É justamente do prazer de redescobrir a Tradição por meio da
leitura dos Padres que surge no jovem professor uma abertura total e flexível
diante das questões e fermentos que fazem vibrar o pensamento teológico
daqueles anos. Em Bonn ainda existem professores idosos, formados segundo os
cânones do mais rigoroso antimodernismo, que se limitam a propor esquematismos
de teologia neoescolástica para evitar qualquer problema com Roma. Ele não
parece estar condicionado pela intimidação e pelo conformismo acadêmico. Hahn
relata: «Fiquei impressionado quando uma vez, em aula, ele usou uma passagem do
Antigo Testamento como pretexto para comparar a imagem da Igreja que circulava
naqueles anos aos impérios dos medos e dos persas, que acreditavam que durariam
para sempre em virtude da imutabilidade estática de suas leis.

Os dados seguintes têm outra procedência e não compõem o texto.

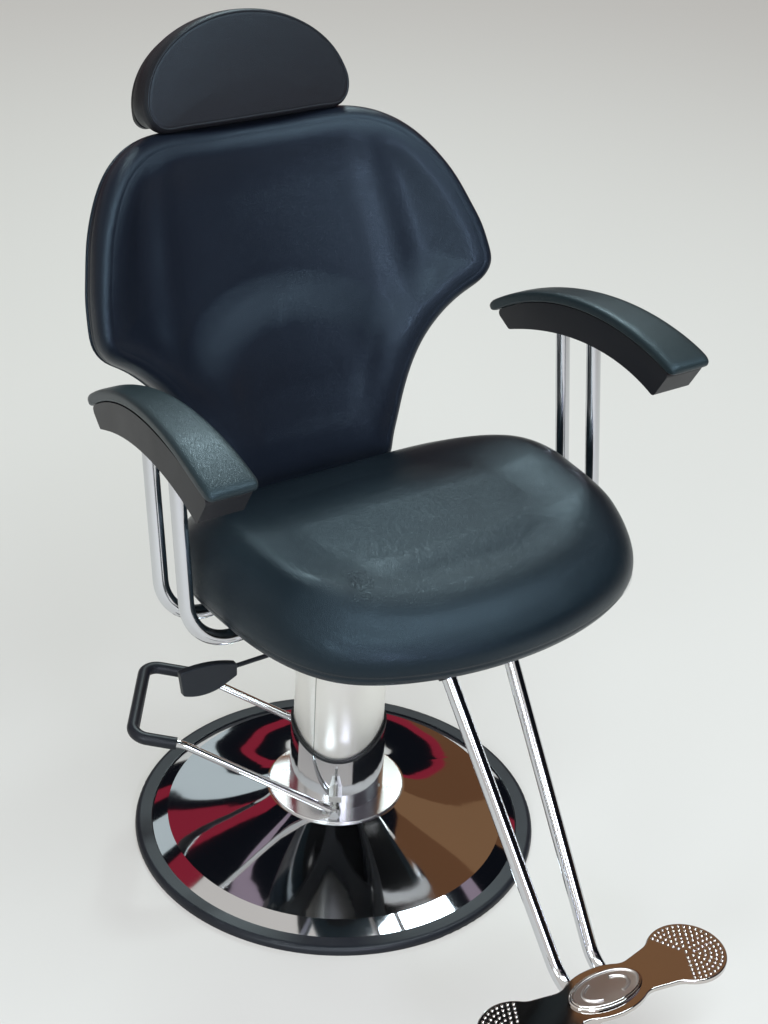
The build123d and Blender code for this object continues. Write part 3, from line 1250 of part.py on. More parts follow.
with BuildPart() as lever_rod:
    with BuildSketch(Plane(origin=(LEVER_PIVOT_X, LEVER_Y, lever_z), z_dir=(-1, 0, 0))):
        Circle(LEVER_ROD_RADIUS)
    extrude(amount=LEVER_PIVOT_X - PADDLE_INNER + PADDLE_GRIP)
    with BuildSketch(lever_side):
        with Locations((LEVER_PIVOT_X, lever_z)):
            Circle(LEVER_HUB_RADIUS)
    extrude(amount=LEVER_HUB_WIDTH / 2, both=True)
    with BuildSketch(lever_side):
        with Locations((LEVER_PIVOT_X, lever_z)):
            Circle(LEVER_PIN_RADIUS + RUNNING_FIT)
    extrude(amount=LEVER_HUB_WIDTH, both=True, mode=Mode.SUBTRACT)
lever_rod.part.label = "lever_rod"
export_step(lever_rod.part, "parts/lever_rod.step")

# Leaf-shaped paddle: it widens from the rod to a blunt outer end.
paddle_length = PADDLE_INNER - PADDLE_OUTER
with BuildPart() as lever_paddle:
    with BuildSketch(lever_side) as leaf:
        with BuildLine():
            upper = ThreePointArc(
                (PADDLE_INNER, lever_z + PADDLE_HEIGHT * 0.14),
                (PADDLE_INNER - paddle_length * 0.4, lever_z + PADDLE_HEIGHT * 0.38),
                (PADDLE_OUTER, lever_z + PADDLE_HEIGHT * 0.42),
            )
            blunt = Line(upper @ 1, (PADDLE_OUTER + 5, lever_z - PADDLE_HEIGHT * 0.42))
            lower = ThreePointArc(
                blunt @ 1,
                (PADDLE_INNER - paddle_length * 0.6, lever_z - PADDLE_HEIGHT * 0.6),
                (PADDLE_INNER - paddle_length * 0.3, lever_z - PADDLE_HEIGHT * 0.54),
            )
            heel = Line(lower @ 1, (PADDLE_INNER, lever_z - PADDLE_HEIGHT * 0.28))
            Line(heel @ 1, upper @ 0)
        make_face()
        fillet(leaf.vertices(), 3)
    extrude(amount=PADDLE_THICKNESS / 2, both=True)
    for flank in lever_paddle.faces().filter_by(Axis.Y):
        fillet(flank.edges(), PADDLE_THICKNESS * 0.2)
    with BuildSketch(Plane(origin=(PADDLE_INNER + 1, LEVER_Y, lever_z), z_dir=(-1, 0, 0))):
        Circle(LEVER_ROD_RADIUS)
    extrude(amount=PADDLE_GRIP + 1, mode=Mode.SUBTRACT)
lever_paddle.part.label = "lever_paddle"
export_step(lever_paddle.part, "parts/lever_paddle.step")

# ---------------------------------------------------------------- footrest
def foot_tube_path(sign):
    """Centre line of a footrest tube: down from its socket, then forward under the plate."""
    with BuildLine() as path:
        FilletPolyline(
            (sign * FOOT_TUBE_TOP_X, FOOT_TUBE_TOP_Y, foot_tube_top_z),
            (sign * FOOT_TUBE_LOW_X, FOOT_TUBE_LOW_Y, FOOT_TUBE_LOW_Z),
            (sign * FOOT_TUBE_LOW_X, FOOT_TUBE_END_Y, FOOT_TUBE_LOW_Z),
            radius=FOOT_TUBE_BEND,
        )
    return path.line


for side, sign in side_signs.items():
    tube_path = foot_tube_path(sign)
    top_point = tube_path @ 0
    down_tube = tube_path % 0
    with BuildPart() as foot_tube:
        with BuildSketch(Plane(origin=top_point, z_dir=down_tube)):
            Circle(TUBE_RADIUS)
        sweep(path=tube_path)
    foot_tube.part.label = f"foot_tube_{side}"
    export_step(foot_tube.part, f"parts/foot_tube_{side}.step")

    with BuildPart() as foot_socket:
        with BuildSketch(Plane(origin=top_point - down_tube * SOCKET_CAP, z_dir=down_tube)):
            Circle(SOCKET_RADIUS)
        extrude(amount=SOCKET_CAP + SOCKET_LENGTH)
        with BuildSketch(Plane(origin=top_point, z_dir=down_tube)):
            Circle(TUBE_RADIUS + RUNNING_FIT)
        extrude(amount=SOCKET_LENGTH, mode=Mode.SUBTRACT)
        with BuildSketch(Plane.XY.offset(frame_top - REST_GAP)):
            with Locations((top_point.X, top_point.Y)):
                Rectangle(4 * SOCKET_RADIUS, 4 * SOCKET_RADIUS)
        extrude(amount=FRAME_DEPTH, mode=Mode.SUBTRACT)
        with BuildSketch(Plane.XY.offset(FRAME_BOTTOM - SOCKET_LENGTH)):
            with Locations((top_point.X, RAIL_FRONT)):
                Rectangle(4 * SOCKET_RADIUS, FRAME_DEPTH, align=(Align.CENTER, Align.MIN))
        extrude(amount=FRAME_DEPTH * 3, mode=Mode.SUBTRACT)
    foot_socket.part.label = f"foot_socket_{side}"
    export_step(foot_socket.part, f"parts/foot_socket_{side}.step")

# Cast plate: two round lobes joined by a waisted web with an oval boss in the middle,
# and two lugs underneath that take the tube ends.
plate_bottom = FOOT_TUBE_LOW_Z + TUBE_RADIUS + REST_GAP
spot_face = FOOT_TUBE_LOW_Z - PLATE_LUG_RADIUS + 1
bend_turn = atan2(foot_tube_top_z - FOOT_TUBE_LOW_Z, FOOT_TUBE_TOP_Y - FOOT_TUBE_LOW_Y)
lug_front = FOOT_TUBE_END_Y - PLATE_LUG_END
lug_rear = FOOT_TUBE_LOW_Y - FOOT_TUBE_BEND * tan(bend_turn / 2) - PLATE_LUG_SLACK
screw_places = [(sign * FOOT_TUBE_LOW_X, FOOT_TUBE_END_Y + PLATE_LUG_RADIUS) for sign in side_signs.values()]
with BuildPart() as foot_plate:
    with BuildSketch(Plane.XY.offset(plate_bottom)) as plate_outline:
        with Locations((-LOBE_OFFSET, PLATE_CENTRE_Y), (LOBE_OFFSET, PLATE_CENTRE_Y)):
            Circle(LOBE_RADIUS)
        with Locations((0, PLATE_CENTRE_Y)):
            Ellipse(PLATE_OVAL_LENGTH / 2, PLATE_OVAL_WIDTH / 2)
        for sign in side_signs.values():
            with BuildLine():
                Polyline(
                    (0, PLATE_CENTRE_Y - PLATE_WEB_WIDTH / 2),
                    (sign * PLATE_OVAL_LENGTH / 3, PLATE_CENTRE_Y - PLATE_WEB_WIDTH / 2),
                    (sign * LOBE_OFFSET, PLATE_CENTRE_Y - PLATE_WEB_WIDTH / 2 - PLATE_WEB_FLARE),
                    (sign * LOBE_OFFSET, PLATE_CENTRE_Y + PLATE_WEB_WIDTH / 2 + PLATE_WEB_FLARE),
                    (sign * PLATE_OVAL_LENGTH / 3, PLATE_CENTRE_Y + PLATE_WEB_WIDTH / 2),
                    (0, PLATE_CENTRE_Y + PLATE_WEB_WIDTH / 2),
                    close=True,
                )
            make_face()
        fillet(plate_outline.vertices(), PLATE_BLEND)
    extrude(amount=PLATE_THICKNESS)
    fillet(foot_plate.edges().group_by(Axis.Z)[-1], PLATE_THICKNESS * 0.3)
    with BuildSketch(Plane.XY.offset(plate_bottom + PLATE_THICKNESS)):
        with Locations((0, PLATE_CENTRE_Y)):
            Ellipse(BOSS_OVAL_LENGTH / 2, BOSS_OVAL_WIDTH / 2)
    extrude(amount=BOSS_OVAL_HEIGHT)
    fillet(foot_plate.edges().group_by(Axis.Z)[-1], BOSS_OVAL_HEIGHT * 0.6)
    for sign in side_signs.values():
        with BuildSketch(Plane(origin=(sign * FOOT_TUBE_LOW_X, lug_front, FOOT_TUBE_LOW_Z), z_dir=(0, 1, 0))):
            Circle(PLATE_LUG_RADIUS)
        extrude(amount=lug_rear - lug_front)
        tube_path = foot_tube_path(sign)
        with BuildSketch(Plane(origin=tube_path @ 0, z_dir=tube_path % 0)):
            Circle(TUBE_RADIUS + RUNNING_FIT)
        sweep(path=tube_path, mode=Mode.SUBTRACT)
    with BuildSketch(Plane.XY.offset(spot_face)):
        with Locations(*screw_places):
            Circle(SCREW_HEAD_RADIUS + REST_GAP)
    extrude(amount=-PLATE_LUG_RADIUS, mode=Mode.SUBTRACT)
    with BuildSketch(Plane.XY.offset(spot_face)):
        with Locations(*screw_places):
            Circle(SCREW_RADIUS)
    extrude(amount=TUBE_RADIUS, mode=Mode.SUBTRACT)
foot_plate.part.label = "foot_plate"
export_step(foot_plate.part, "parts/foot_plate.step")

# One set screw up through each lug against its tube.
with BuildPart() as foot_screws:
    with BuildSketch(Plane.XY.offset(spot_face)):
        with Locations(*screw_places):
            Circle(SCREW_HEAD_RADIUS)
    extrude(amount=-SCREW_HEAD_HEIGHT)
    with BuildSketch(Plane.XY.offset(spot_face)):
        with Locations(*screw_places):
            Circle(SCREW_RADIUS)
    extrude(amount=FOOT_TUBE_LOW_Z - TUBE_RADIUS - spot_face)
foot_screws.part.label = "foot_screws"
export_step(foot_screws.part, "parts/foot_screws.step")
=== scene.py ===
import math
import bmesh
import bpy
import numpy as np
from mathutils import Matrix, Vector


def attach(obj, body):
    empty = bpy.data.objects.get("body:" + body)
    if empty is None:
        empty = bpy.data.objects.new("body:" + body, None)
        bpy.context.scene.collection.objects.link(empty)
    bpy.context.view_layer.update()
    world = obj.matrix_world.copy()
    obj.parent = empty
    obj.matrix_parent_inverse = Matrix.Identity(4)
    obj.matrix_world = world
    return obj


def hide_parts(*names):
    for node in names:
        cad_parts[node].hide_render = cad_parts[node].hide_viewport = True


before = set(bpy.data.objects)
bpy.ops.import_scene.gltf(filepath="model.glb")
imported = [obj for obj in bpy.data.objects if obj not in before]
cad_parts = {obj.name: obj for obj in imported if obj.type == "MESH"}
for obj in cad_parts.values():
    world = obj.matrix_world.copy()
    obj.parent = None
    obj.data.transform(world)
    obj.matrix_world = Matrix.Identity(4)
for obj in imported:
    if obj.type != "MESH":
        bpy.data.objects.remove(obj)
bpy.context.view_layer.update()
bpy.context.scene.view_settings.view_transform = "Standard"

# ------------------------------------------------------------------ the room
# A plain studio: a pale floor that runs out of sight, pale air above it, four soft lamps,
# and a few coloured screens out of the picture that polished metal can show.
LENS = 66.27
bearing, tilt, roll = (math.radians(angle) for angle in (-35.5, 29.9, 3.2))
backward = Vector((math.sin(bearing) * math.cos(tilt), -math.cos(bearing) * math.cos(tilt), math.sin(tilt)))
level_right = Vector((0, 0, 1)).cross(backward).normalized()
level_up = backward.cross(level_right)
right = level_right * math.cos(roll) + level_up * math.sin(roll)
upward = level_up * math.cos(roll) - level_right * math.sin(roll)
camera_data = bpy.data.cameras.new("camera")
camera_data.lens = LENS
camera_data.sensor_width = 36.0
camera_data.sensor_fit = "AUTO"
camera = bpy.data.objects.new("camera", camera_data)
bpy.context.scene.collection.objects.link(camera)
camera.matrix_world = Matrix((
    (right.x, upward.x, backward.x, -1.2042),
    (right.y, upward.y, backward.y, -1.7694),
    (right.z, upward.z, backward.z, 1.7437),
    (0, 0, 0, 1),
))
bpy.context.scene.camera = camera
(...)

Ele acrescentou
com firmeza que era necessário nos defender dessa imagem da Igreja." Peter
Kuhn confirma: «A maioria dos outros professores, em comparação, pareciam
rígidos e inflexíveis, fechados em seus esquemas, especialmente em relação aos
evangélicos. Ele abordou todas as questões sem medo. Ele não tinha medo de se
aventurar em campo aberto, enquanto outros professores nunca se desviaram do
caminho da autocelebração servil."
Liberdade e abertura se destacam em seu relacionamento com o
mundo protestante. Muitos estudantes da Faculdade de Teologia Evangélica – algo
completamente incomum naqueles anos – acorreram às aulas do jovem professor
católico, que no semestre de verão de 1961 ministrou o seminário fundamental
sobre o tema “Igreja, sacramento e fé na Confessio augustana ” e
no semestre de inverno de 1962-63 até dedicou seu curso ao Tractatus de
potestate papae de Philip Melanchthon . O aluno da época, Vinzenz
Pfnür, que acompanhou Ratzinger de Freising a Bonn, recebeu uma tese sobre a
doutrina da justificação de Lutero. E vários anos mais tarde, como professor de
História da Igreja, dará a sua contribuição ao acordo católico-luterano sobre a
justificação, assinado em Augsburgo em 31 de outubro de 1999. Ele conta a
30Giorni : «Em 1961, Ratzinger escreveu para o Léxico Protestante Die
Religion in Geschichte und Gegenwart um artigo sobre o protestantismo
de uma perspectiva católica. Na época, era incomum que um católico fosse convidado
a escrever para aquela publicação. Nesse artigo, Ratzinger registrou os
elementos de contraste com a teologia dialética e existencialista então
dominante no campo protestante. Mas ele ressaltou que, apesar da distância
entre os dois "sistemas", havia proximidade no que era transmitido
aos fiéis como herança da Igreja tanto pelo lado católico quanto pelo
protestante, por exemplo, na oração".